→ Provided records
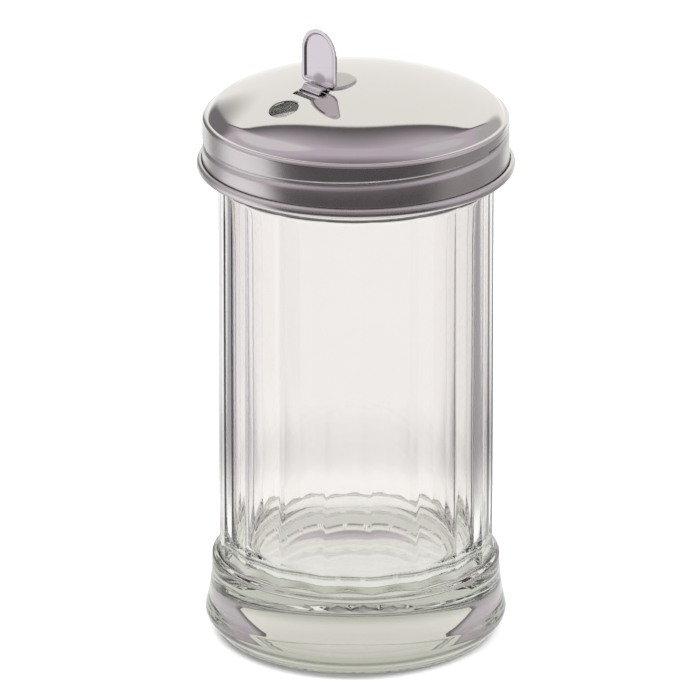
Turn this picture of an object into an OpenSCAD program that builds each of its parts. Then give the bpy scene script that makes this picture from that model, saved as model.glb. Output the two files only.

...

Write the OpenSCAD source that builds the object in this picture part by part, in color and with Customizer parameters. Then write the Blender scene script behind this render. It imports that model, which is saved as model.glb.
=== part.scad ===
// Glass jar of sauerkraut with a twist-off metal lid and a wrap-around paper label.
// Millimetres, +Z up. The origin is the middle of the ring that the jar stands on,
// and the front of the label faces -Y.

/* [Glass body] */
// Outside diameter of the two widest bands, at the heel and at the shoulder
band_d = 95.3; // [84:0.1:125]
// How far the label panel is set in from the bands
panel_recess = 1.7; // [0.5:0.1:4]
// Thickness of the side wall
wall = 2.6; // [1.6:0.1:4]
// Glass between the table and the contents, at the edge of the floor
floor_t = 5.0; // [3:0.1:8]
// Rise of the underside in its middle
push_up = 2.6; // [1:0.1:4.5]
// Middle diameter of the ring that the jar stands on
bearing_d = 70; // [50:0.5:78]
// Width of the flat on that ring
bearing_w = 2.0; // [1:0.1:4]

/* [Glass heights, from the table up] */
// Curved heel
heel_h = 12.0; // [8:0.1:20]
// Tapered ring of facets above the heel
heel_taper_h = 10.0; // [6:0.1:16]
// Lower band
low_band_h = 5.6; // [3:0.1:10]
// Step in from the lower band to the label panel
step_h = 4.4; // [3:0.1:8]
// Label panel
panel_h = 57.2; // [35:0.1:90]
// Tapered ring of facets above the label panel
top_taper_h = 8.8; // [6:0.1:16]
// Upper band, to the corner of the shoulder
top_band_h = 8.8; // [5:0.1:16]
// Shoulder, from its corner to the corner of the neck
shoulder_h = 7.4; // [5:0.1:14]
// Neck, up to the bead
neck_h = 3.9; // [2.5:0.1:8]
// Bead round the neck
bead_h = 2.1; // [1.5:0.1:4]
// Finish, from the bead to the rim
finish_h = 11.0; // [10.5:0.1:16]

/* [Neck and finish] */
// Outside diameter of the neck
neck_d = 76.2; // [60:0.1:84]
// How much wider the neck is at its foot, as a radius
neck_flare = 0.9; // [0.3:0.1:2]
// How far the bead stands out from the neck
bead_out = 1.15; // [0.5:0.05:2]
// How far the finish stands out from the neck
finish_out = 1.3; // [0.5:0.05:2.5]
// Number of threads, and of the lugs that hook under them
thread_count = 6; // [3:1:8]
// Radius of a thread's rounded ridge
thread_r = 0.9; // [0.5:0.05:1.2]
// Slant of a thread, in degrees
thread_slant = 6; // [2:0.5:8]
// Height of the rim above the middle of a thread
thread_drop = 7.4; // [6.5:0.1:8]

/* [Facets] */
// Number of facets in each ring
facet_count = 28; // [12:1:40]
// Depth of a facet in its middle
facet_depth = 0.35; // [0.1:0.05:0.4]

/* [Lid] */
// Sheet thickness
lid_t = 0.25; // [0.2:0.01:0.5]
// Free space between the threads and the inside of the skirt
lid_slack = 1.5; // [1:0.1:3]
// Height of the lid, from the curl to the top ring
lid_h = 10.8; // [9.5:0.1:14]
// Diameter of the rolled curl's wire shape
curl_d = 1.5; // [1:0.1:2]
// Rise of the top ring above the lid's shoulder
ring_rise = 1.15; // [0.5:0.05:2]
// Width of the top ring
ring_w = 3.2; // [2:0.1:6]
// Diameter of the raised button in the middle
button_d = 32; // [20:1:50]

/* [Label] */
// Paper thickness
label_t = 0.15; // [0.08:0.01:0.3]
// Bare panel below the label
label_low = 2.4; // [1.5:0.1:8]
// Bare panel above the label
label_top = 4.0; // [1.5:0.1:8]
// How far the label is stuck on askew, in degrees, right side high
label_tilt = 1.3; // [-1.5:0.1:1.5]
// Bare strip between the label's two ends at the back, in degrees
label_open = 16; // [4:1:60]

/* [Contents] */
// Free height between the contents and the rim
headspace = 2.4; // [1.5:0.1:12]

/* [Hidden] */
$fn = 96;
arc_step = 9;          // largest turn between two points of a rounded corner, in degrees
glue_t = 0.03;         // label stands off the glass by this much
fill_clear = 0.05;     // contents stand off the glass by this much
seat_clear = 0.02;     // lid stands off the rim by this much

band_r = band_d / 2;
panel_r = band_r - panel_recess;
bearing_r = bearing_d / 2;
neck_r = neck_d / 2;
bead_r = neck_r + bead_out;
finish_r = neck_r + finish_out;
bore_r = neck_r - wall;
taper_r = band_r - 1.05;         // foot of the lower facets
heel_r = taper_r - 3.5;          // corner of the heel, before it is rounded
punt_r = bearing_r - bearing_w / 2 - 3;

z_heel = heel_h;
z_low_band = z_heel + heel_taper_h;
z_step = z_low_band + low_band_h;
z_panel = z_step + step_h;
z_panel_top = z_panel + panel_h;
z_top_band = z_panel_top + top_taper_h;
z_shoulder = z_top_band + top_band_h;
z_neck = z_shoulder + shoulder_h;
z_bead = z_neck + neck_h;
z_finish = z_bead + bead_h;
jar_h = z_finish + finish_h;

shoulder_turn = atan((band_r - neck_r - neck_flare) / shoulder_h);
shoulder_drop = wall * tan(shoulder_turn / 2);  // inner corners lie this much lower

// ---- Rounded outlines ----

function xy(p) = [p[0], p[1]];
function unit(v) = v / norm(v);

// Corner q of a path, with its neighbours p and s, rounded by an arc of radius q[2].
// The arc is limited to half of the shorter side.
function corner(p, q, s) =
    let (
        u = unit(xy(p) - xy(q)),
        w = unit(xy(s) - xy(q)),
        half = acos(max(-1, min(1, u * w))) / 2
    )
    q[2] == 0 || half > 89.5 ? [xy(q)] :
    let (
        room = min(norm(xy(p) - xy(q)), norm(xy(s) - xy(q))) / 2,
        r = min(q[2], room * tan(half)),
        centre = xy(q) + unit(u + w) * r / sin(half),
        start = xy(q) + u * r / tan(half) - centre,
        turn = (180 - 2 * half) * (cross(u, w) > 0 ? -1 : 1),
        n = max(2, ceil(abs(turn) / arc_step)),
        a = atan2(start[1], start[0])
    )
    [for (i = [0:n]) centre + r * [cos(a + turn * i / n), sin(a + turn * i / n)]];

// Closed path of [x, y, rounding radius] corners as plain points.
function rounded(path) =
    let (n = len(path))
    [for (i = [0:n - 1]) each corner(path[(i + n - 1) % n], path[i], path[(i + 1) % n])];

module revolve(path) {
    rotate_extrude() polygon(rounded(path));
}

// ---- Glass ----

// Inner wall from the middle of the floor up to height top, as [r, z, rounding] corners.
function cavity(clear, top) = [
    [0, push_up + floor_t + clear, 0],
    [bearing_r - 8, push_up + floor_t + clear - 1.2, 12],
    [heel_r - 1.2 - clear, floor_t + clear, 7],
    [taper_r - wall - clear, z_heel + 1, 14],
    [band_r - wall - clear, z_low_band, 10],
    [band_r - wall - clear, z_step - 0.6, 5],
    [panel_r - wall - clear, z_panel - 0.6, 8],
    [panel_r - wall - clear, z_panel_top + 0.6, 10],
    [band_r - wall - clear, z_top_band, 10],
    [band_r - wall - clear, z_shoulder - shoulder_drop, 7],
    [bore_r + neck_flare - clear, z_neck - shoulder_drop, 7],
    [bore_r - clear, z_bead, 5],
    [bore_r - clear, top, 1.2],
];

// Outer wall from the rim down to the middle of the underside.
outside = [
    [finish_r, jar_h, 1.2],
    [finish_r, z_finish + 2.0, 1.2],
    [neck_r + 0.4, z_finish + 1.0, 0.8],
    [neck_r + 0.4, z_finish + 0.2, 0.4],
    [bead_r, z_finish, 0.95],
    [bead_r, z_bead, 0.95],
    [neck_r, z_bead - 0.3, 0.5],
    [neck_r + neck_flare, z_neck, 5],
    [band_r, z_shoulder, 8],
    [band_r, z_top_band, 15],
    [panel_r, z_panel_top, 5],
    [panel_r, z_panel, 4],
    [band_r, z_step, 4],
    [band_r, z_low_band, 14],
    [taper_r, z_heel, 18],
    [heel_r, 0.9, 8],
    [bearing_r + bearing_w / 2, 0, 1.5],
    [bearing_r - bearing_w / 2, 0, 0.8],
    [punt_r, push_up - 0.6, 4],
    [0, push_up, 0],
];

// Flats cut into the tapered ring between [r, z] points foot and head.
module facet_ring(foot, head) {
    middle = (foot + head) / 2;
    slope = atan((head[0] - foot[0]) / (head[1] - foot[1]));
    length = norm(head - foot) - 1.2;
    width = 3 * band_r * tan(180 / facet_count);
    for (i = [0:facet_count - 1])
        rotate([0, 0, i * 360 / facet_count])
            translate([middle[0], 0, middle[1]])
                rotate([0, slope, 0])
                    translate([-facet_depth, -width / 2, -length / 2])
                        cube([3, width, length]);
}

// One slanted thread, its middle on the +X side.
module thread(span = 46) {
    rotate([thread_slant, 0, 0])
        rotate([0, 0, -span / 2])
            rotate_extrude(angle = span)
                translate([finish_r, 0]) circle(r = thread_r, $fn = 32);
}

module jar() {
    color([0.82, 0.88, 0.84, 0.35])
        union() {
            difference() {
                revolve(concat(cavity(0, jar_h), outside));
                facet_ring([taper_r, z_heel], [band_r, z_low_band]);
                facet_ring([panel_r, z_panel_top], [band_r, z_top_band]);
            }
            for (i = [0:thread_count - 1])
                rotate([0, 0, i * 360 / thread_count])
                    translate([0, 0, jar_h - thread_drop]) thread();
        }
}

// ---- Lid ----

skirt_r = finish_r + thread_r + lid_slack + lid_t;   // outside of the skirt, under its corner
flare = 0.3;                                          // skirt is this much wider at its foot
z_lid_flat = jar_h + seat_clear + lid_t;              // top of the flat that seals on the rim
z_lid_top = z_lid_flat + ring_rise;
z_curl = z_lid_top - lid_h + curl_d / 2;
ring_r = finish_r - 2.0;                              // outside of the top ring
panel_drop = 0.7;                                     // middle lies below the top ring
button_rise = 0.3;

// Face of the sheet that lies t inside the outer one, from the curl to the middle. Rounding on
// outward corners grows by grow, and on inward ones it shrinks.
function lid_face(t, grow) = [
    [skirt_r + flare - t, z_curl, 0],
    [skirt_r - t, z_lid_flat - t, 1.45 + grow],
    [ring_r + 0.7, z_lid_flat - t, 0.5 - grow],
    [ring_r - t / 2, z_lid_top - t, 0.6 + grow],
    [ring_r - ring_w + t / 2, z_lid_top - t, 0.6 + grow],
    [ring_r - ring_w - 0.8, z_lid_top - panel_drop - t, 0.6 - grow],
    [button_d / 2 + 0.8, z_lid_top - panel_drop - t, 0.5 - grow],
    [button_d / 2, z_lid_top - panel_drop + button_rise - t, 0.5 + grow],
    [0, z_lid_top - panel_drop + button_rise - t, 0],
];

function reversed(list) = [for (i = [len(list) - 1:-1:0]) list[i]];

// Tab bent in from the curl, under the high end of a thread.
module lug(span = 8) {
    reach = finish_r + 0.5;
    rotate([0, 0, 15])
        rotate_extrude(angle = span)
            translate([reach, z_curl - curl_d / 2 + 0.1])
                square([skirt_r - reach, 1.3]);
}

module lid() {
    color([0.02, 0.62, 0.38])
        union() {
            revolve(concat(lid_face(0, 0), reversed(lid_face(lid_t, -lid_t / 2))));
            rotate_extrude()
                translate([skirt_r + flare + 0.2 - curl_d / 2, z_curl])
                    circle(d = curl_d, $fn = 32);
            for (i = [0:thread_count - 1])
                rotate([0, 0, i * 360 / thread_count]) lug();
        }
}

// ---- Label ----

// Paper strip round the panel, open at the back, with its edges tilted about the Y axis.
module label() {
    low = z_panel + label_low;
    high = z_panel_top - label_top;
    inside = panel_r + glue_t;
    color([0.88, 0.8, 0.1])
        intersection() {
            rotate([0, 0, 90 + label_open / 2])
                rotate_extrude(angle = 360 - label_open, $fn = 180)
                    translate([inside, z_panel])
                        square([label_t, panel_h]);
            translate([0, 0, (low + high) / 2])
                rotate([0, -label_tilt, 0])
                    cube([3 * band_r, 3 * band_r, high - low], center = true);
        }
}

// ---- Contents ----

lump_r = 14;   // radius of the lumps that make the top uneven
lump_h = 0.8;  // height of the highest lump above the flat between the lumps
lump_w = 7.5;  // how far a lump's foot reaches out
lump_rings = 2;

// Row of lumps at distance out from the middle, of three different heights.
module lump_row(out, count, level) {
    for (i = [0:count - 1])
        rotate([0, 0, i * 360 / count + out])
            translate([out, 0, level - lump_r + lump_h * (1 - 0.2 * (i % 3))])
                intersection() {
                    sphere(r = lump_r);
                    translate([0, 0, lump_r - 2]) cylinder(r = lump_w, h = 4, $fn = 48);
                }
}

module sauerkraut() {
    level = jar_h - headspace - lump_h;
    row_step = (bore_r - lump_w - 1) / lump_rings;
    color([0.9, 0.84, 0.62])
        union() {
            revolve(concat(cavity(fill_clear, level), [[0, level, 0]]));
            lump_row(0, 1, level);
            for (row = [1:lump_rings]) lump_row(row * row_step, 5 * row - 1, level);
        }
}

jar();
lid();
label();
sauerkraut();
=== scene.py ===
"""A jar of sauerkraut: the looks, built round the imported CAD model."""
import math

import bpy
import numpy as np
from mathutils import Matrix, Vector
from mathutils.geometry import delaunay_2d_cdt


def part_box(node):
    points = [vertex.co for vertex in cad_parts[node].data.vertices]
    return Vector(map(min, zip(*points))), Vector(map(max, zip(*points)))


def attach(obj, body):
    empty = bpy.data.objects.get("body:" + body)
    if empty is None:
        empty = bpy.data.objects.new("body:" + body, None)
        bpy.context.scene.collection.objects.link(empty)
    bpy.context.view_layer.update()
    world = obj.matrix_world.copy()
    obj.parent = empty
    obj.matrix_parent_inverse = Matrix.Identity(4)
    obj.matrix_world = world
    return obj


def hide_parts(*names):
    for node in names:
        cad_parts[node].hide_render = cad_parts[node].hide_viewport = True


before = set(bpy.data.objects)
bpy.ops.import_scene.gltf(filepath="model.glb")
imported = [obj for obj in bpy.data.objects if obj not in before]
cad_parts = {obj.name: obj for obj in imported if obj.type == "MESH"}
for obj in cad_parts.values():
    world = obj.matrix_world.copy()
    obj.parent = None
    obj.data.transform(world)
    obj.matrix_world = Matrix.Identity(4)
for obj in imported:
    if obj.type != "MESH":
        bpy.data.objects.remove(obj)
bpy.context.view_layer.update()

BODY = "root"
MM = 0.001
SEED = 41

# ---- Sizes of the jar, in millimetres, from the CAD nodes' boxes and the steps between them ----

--

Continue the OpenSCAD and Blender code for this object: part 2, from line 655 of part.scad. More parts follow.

→ Short exercise
Using the entries above, tally how many lines have the word "script" in them; write the number and nothing more.

→ Answer to the task
2